Come the deadly moment, General Dyer enters the Bagh with his Gurkha soldiers and ordered “Fire!”. The guns blazed and within minutes thousands of rounds had been fired, felling young and old, falling there and then. Within minutes, the Bagh was littered with corpses, dead bodies piling on each other. Only the rarest of the lucky ones escaped.

After the guns stopped, parents came searching for their children, wives for their husbands, sisters for their brothers.

“Why, O why, did you come to Punjab, O Dyera (Dyer cursed in Punjabi),” wailed the people who had lost their loved ones. “Had you no pity in your heart or were you drunk at the time, O Dyera,” they asked. “Here is a tankful of our blood, come and have your fill, O cruel Dyera!” And “What answer will you give to Rab (God) when you will appear in His court, O Dyera?” Nanak Singh, the poet, asks, “Tell me O Dyera, which book allows the persecution of innocents?” “Khooni (Bloodthirsty man) is the world’s certificate for you from the Martyrs O Dyera.”

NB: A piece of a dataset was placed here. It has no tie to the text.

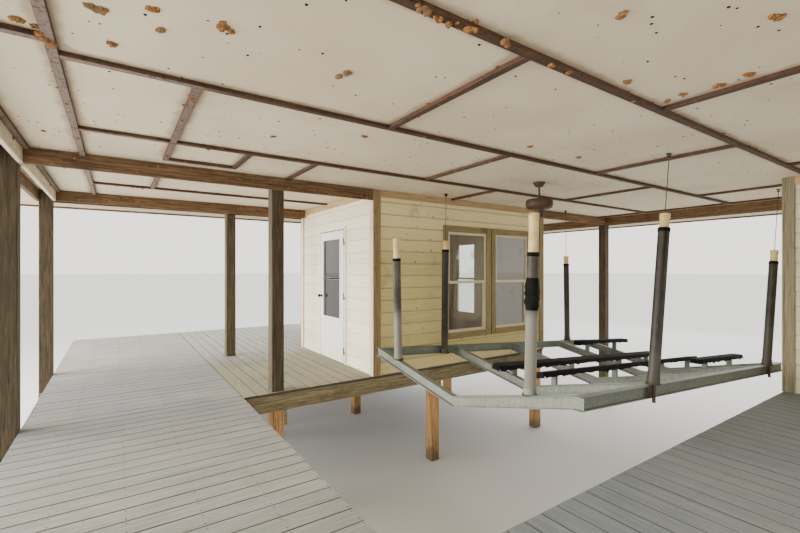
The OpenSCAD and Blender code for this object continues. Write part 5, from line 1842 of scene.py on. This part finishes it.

Finally, “Oh Lord! Do listen to our prayer/ Your gentle flock is in utter despairing,” reads the people’s postcard of pain.

The story of Nanak Singh, the Jallianwala massacre survivor who lived to tell the tale, is as rare as the survival of the manuscript itself. It did not see the light of the day for almost 50 years after the event, first because it was banned by the British rulers as seditious material and later because the author did not like to talk about it, and lastly because the few printed copies got virtually lost as public record. But for the herculean efforts of the author’s grandson Navdeep Suri and his family members, friends and librarians and archives departments of some of the universities of Punjab, we would not have seen it even in the centenary year of the massacre.

So is the life story of Nanak Singh himself who was lucky to have come out alive from the Bagh that day 100 years ago. Besides being a poet and a dramatist, he is widely regarded as the father of Punjabi novels. Fondly known as ‘Bauji’ in his family circle, Nanak Singh was honoured with the Sahitya Akademi award presented by India’s President Dr S Radhakrishnan in 1961.

Unexpectedly, the book includes a heartwarming story of Indo-British reconciliation from the descendant of an original player – from the great-grandson of Sir Sidney Rowlatt, the eponymous author of the infamous Rowlatt Act of 1919. Justin Rowlatt, the great-grandson of Sir Sidney, said on visiting Jallianwala Bagh in 2018: “I wasn’t expecting to react as strongly as I did when I visited Jallianwala Bagh, the walled garden where the 1919 massacre took place. I certainly wasn’t expecting to cry.”

Justin Rowlatt, who was the BBC South Asia correspondent in New Delhi at the time, was sharing his thoughts with Mr. Sukumar (SK) Mukherji, the grandson of a 1919 massacre survivor Mr. Shashti Mukherji. After wiping his tears Justin told SK he was ‘ astonished’ that he (SK) appeared to feel no animosity to him. ‘You feel shame, so I feel no anger towards you,’ SK said.

The much talked about official UK apology may not have come from any authority – from Winston Churchill to David Cameron or Theresa May in recent times – but a civilian gesture like Justin Rowlatt’s augurs well for the future.